2018年9月11日火曜日

矯正治療の失敗

開咬

側方への開咬


 長年、矯正歯科をやっていると、正直なところすべての治療がうまくいったとは言えません。感覚的には非常にうまくいった症例が20%、まあまあと思うと症例が60%、あまりうまくいかない症例が20%くらいです。矯正専門医の多くの先生も同意見と思います。もちろんあまりうまくいかない症例といっても患者さんや一般歯科医からは特に問題はないと思われるかもしれませんが。具体的な例で言えば、咬合が甘い症例です。反対咬合で来院した患者さんで、反対咬合のまま治療終了することは決してありませんし、叢生(でこぼこ)に患者さんもでこぼこのまま終了することはありません。ただ上顎前突の症例で前歯の出っ歯が残ることや開咬(前歯が開いている)の患者さんで前歯がまた開いてくることがうまくいかない症例となります。この原因として3つのことが考えられます。多い順で

1.      舌機能による後戻り
 舌の機能は複雑で、開咬など舌の機能が関連する不正咬合では、舌の習癖、例えばつばを飲み込む時に舌を前に出す(舌突出癖)が悪さをします。ワイヤーやゴムなどできれいに咬ましても舌癖により再び前歯が開くことがあります。こうした不正咬合では治療がなかなかうまくいきません。またこれ以上に多いには側方への舌突出癖です。小臼歯部はかなり気をつけて咬ましますが、咬合力が弱い人や側方への舌突出癖があるとそこが咬まなくなってきます。経験上、右のかみ合わせが甘くなります。

2.      診断の間違い
 重度の上顎前突(出っ歯)の症例では、いつもアゴを前に出しているために、前で咬む癖が固定している症例があります。こうした症例ではもともと出っ歯の程度が悪く、装置を入れてでこぼこを取っていると、下あごがどんどん下がっていくことがあります。5mm以上、下あごの位置が下がる症例もあり、こうした症例では外科的矯正の適用となります。反対咬合ではこうしたことはありませんが、上顎前突では下あごが下がる症例がマレにあり、治療途中で手術を勧めても拒否され、結果的に出っ歯が残ることがあります。治療前にスプリントなどで顎位を探ればいいのでしょうが。

3.      患者の非協力
 治療の過程で、患者さんにゴムの装着などをしてもらうことがあります。指示通りにしていただければ、きちんと治るのですが、なかなかゴムを使ってくれないことがあります。この場合は、治療がうまくいきません。また歯磨きをきちんとしてもらえず、むし歯がたくさんできる場合も治療途中で終了あるいは中断することがあります。経験上、中学生の男子ではこうしたことがあるので、中学生以上では本人が治療を希望しない場合は、矯正治療を開始しません。また治療が終了しても保定装置を使ってくれないと後戻りが起こります。

4、 手術のミス
 外科的矯正の症例では、これは矯正歯科医のミスではありませんが、外科手術が計画したように行われないことがあります。術前矯正で、例えば、右10mm、左5mm、下あごを後ろに下げるように手術を依頼したとしましょう。もちろんスプリントと呼ばれる位置決め用のプラスティックのマウスピースのようなもの作り、そこで下あごを固定してもらいます。ただ切り離した下あごをチタンプレートで固定する際の位置決めが非常に難しく、下あごを引っぱって固定すると、当初の計画とは全く違ったかみ合わせになります。右が8mm、左が4mmの移動量では全く噛み合ないことになります。術後矯正で何とか咬ませるようにしていきますが、計画とのずれが大きい場合は結果的にはきちんと治せないことになります。

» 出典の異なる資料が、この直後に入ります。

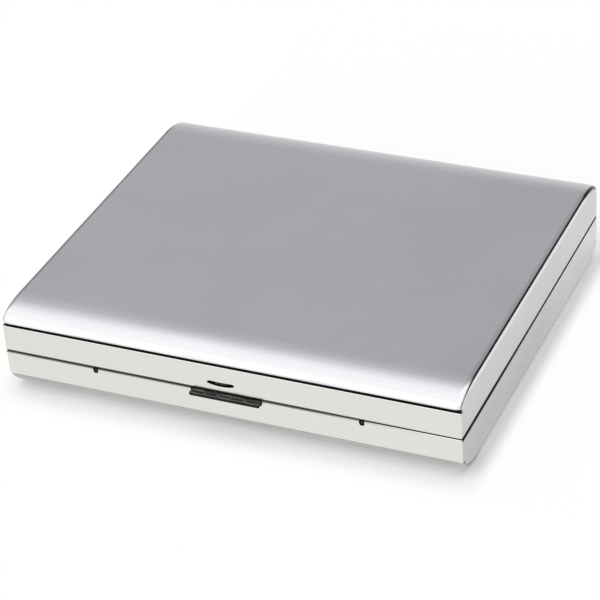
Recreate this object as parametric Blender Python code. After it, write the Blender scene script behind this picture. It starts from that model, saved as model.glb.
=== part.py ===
# Flat metal cigarette case, shown closed. X runs along the hinge, -Y is the latch side and +Z is up.
# The origin lies under the middle of the case, on the surface that it rests on.
# Both halves are drawn once, in heights that grow away from the parting plane, then laid up or down.
import math

import bmesh
import bpy
from mathutils import Matrix, Vector

# Whole case
CASE_WIDTH = 0.0960
CASE_DEPTH = 0.0822
HALF_HEIGHT = 0.00925
ROLL_RUN = 0.0082
PARTING_GAP = 0.0004

# Height of each frame's band, the groove above it and how far the roll stands back from the band
LID_BAND_HEIGHT = 0.0057
LID_GROOVE = 0.0005
LID_ROLL_SETBACK = 0.0
BASE_BAND_HEIGHT = 0.00525
BASE_GROOVE = 0.0003
BASE_ROLL_SETBACK = 0.0004

# Sheets and the gaps between them
FRAME_WALL = 0.0006
COVER_SHEET = 0.00035
LINER_SHEET = 0.0004
FIT_GAP = 0.0003
OVERRUN = 0.0010

# Rounded edges
FRAME_EDGE = 0.0002
FRAME_CORNER = 0.0004
COVER_EDGE = 0.0001

# Flange that tucks each cover inside its frame
COVER_FLANGE = 0.0018

# Liner trays
LINER_SIDE_RIM = 0.0012
LINER_RISE = 0.0019
LINER_CORNER = 0.0020
LINER_BACK_RIM = 0.00065
RIM_RECESS = 0.0001
RIM_CORNER = 0.0004

# Hinge
HINGE_LENGTH = 0.0700
HINGE_KNUCKLES = 5
HINGE_SHEET = 0.00035
HINGE_BARREL_RADIUS = 0.0011
HINGE_AXIS_PROUD = 0.0001
HINGE_PIN_RADIUS = 0.00055
HINGE_BEND_HEIGHT = 0.0019
HINGE_EYE_END = math.radians(478)
KNUCKLE_GAP = 0.0003

# Latch
LATCH_TRAVEL = 0.0010
TRAVEL_GAP = 0.0002
BAR_LENGTH = 0.0149
BAR_CENTRE = 0.00025
BAR_HEIGHT = 0.0011
BAR_PROUD = 0.0012
BAR_DROP = 0.00015
BAR_EDGE = 0.0002
BAR_FLUTES = 6
FLUTE_RADIUS = 0.0009
FLUTE_DEPTH = 0.0004
FLUTE_LAND = 0.0005
NOTCH_GAP = 0.0003
HOOK_SHEET = 0.0004
HOOK_PLATE_LENGTH = 0.0120
HOOK_PLATE_HEIGHT = 0.0028
HOOK_PLATE_DROP = 0.00025
HOOK_TAB_WIDTH = 0.0044
HOOK_TAB_HEIGHT = 0.00265
CATCH_CENTRE = -0.0009
NOSE_WIDTH = 0.0026
NOSE_REACH = 0.0006
NOSE_TAPER = 0.0001
SLOT_LENGTH = 0.0057
SLOT_HEIGHT = 0.0024
SLOT_SAG = 0.0010
SLOT_CROWN = 0.00015
SLOT_CLEARANCE = 0.00015
STRIP_SHEET = 0.0003
STRIP_LENGTH = 0.0610
STRIP_HEIGHT = 0.0028
STRIP_DROP = 0.0001
STRIP_FLAT = 0.0160
STRIP_BOW = 0.0480
RIVET_SPREAD = 0.0560
RIVET_DROP = 0.0006
RIVET_RADIUS = 0.00032
RIVET_HOLE_GAP = 0.0002
RIVET_RECESS = 0.0001
RIVET_HEAD_RADIUS = 0.0009
RIVET_HEAD_HEIGHT = 0.00045
RIVET_CHAMFER = 0.0001
RIVET_DOME = 0.0002
RIM_OPENING_MARGIN = 0.0010

# Retaining arm of each half
ARM_SHEET = 0.00045
ARM_EYE_RADIUS = 0.0011
ARM_PIN_RADIUS = 0.00045
ARM_ROOT_WIDTH = 0.0140
ARM_TIP_WIDTH = 0.0090
ARM_REACH = 0.0568
ARM_OFFSET = 0.0140
ARM_PIVOT_SETBACK = 0.0037
ARM_PIVOT_LIFT = 0.0016
ARM_SWING = math.radians(13)
ARM_SPRING_NOTCH = 0.0062
ARM_LIP_RADIUS = 0.0040
ARM_LIP_ANGLE = math.radians(40)
ARM_EYE_END = math.radians(195)
EAR_SHEET = 0.0005
EAR_RADIUS = 0.0012
EAR_PIN_GAP = 0.0001
EAR_BACK_DROP = 0.00015
WEB_SHEET = 0.0004
PIN_END = 0.0002
STOP_RADIUS = 0.0003
STOP_SETBACK = 0.00175
STOP_EAR_RADIUS = 0.00075
STOP_GAP = 0.0001

# Torsion spring on each arm pin
SPRING_WIRE_RADIUS = 0.0002
SPRING_COIL_RADIUS = 0.00095
SPRING_TURNS = 5
SPRING_PITCH = 0.00085
SPRING_FRONT_LEG = 0.0055
SPRING_LEG_BEND = 0.0024

# Counts of facets
ROLL_STEPS = 12
CORNER_STEPS = 4
EYE_STEPS = 18
ROUND_STEPS = 20
SLOT_STEPS = 8
LIP_STEPS = 4
EASE_STEPS = 8
COIL_STEPS = 9
SOFT_STEPS = 2
UPRIGHT_STEPS = 3

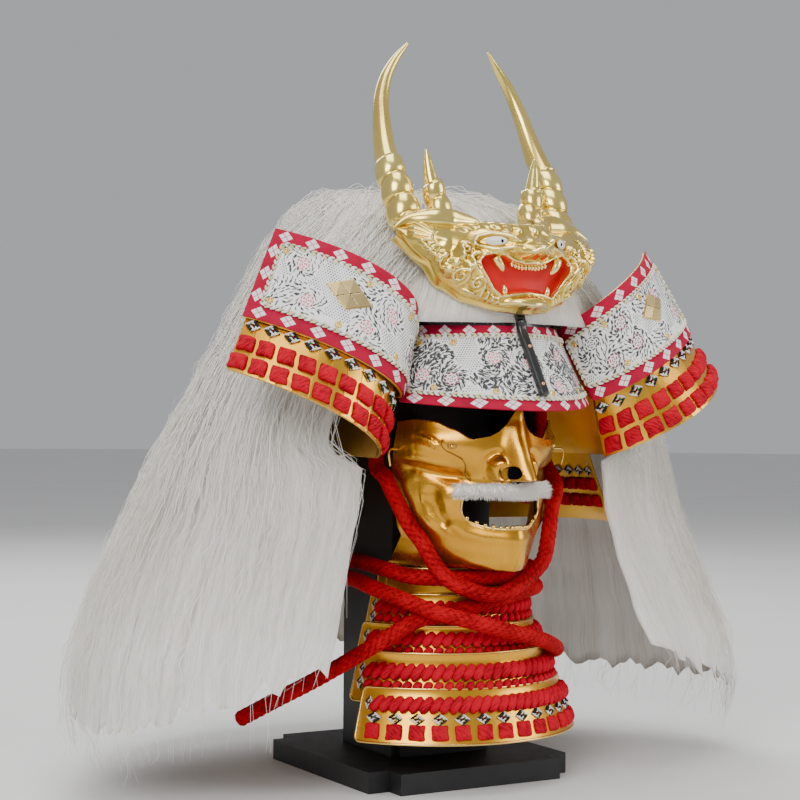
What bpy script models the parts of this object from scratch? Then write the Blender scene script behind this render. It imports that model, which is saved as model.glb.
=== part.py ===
"""Samurai helmet with a horned crest, face mask, laced throat guard and white hair, on a plain stand."""

import math

import bmesh
import bpy
from mathutils import Vector

# Driving sizes, in metres. Z is up, the wearer looks along -Y and X = 0 is the mirror plane.
CLEARANCE = 0.0004
PLATE = 0.002
FACING = 0.001

# Helmet bowl: an oval dome over a short upright band.
BOWL_HALF_WIDTH = 0.088
BOWL_HALF_LENGTH = 0.114
BOWL_CENTRE_Y = 0.010
BOWL_RIM_Z = 0.391
BOWL_RISE = 0.112
BOWL_BAND = 0.010

# Visor: from the rim of the bowl down and forward.
VISOR_DROP = 0.070
VISOR_REACH = 0.045
VISOR_HALF_WIDTH = 0.091
VISOR_END_ANGLE = math.radians(51.0)
VISOR_END_BACK = 0.065
VISOR_BORDER = 0.011

# Neck guard: three flared lames, the first two turned outwards into wings at the temples.
LAME_DROP = 0.055
LAME_FLARE = 0.0246
LAME_LAP = 0.010
LAME_ARC_END = math.radians(66.0)
THIRD_LAME_END = math.radians(82.0)
THIRD_LAME_DIP = 0.008
NECK_TOP_Z = 0.388
SECOND_LAME_STEP = 0.0054
THIRD_LAME_STEP = 0.0034
WING_BORDER = 0.014
WING_START = 0.52
WING_FIRST_SHARE = 0.46
TEMPLE_SHARE = 0.5
LACING_HALF_HEIGHT = 0.0075
LACING_THICKNESS = 0.003
MON_SHARES = (0.83, 0.43)
MON_HALF_WIDTH = 0.0205
MON_HALF_HEIGHT = 0.0140
MON_THICKNESS = 0.0012

# Temple of each edge of the two winged lames, then how its wing runs out to the tip. Lengths are
# shares of BOWL_HALF_LENGTH, and temple_z of BOWL_RIM_Z.
EDGE_COLUMNS = (
    "temple_x", "temple_y", "temple_z", "spread", "back", "rise",
    "near_forward", "far_forward", "near_rise", "far_rise",
)
EDGES = {
    "top": (0.6491, -0.5263, 1.0, 0.9912, 0.2193, 0.6667, 0.5088, 0.3947, 0.3, 0.74),
    "leather": (0.8509, -0.7368, 0.844, 1.1228, 0.2632, 0.5614, 0.2982, 0.386, 0.12, 0.66),
    "lame": (1.0, -0.6667, 0.7187, 1.1491, 0.0702, 0.6228, 0.4211, 0.7018, 0.15, 0.62),
}
NEAR_SPREAD = 0.07
FAR_SPREAD = 0.57

# Face mask.
MASK_SIDE_Y = -0.015
MASK_HALF_WIDTH = 0.086
MASK_DEPTH = 0.102
MASK_WALL = 0.0015
MASK_CHIN_Z = 0.187
MASK_HEIGHT = 0.126
MOUTH_HALF_WIDTH = 0.036
MOUTH_LOW_Z = 0.225
MOUTH_HIGH_Z = 0.257
MOUTH_CORNER = 0.012
MOUTH_CUT_DEPTH = 0.060
NOSE_REACH = 0.015
HOOK_RADIUS = 0.0014
HOOK_ANGLE = math.radians(66.0)
HOOK_FOOT_SHARE = 0.80
MUSTACHE_Z = 0.2530
MUSTACHE_HEIGHT = 0.012
MUSTACHE_THICKNESS = 0.007
MUSTACHE_HALF_ANGLE = math.radians(46.0)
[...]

 おそらくどのような名医でも、うまくいかない割合は同じようなものと思います。ただこれはあくまで主観的なものなので、名医から見れば、一般医の治療結果は10%がまあまあで90%が上手くいっていないと見るのでしょうし、自分の昔の症例をみても同じように考えるのでしょう。こうした点では、あくまで治療結果のみの判断ですが、日本矯正歯科学会の専門医試験の審査をお手伝いしたことで、客観的な判断ができるようになった気がします。他人の症例を審査することで、自分の症例を客観的に評価できます。そうした意味では他人に自分の症例を見ることや転医なども、いい勉強になります。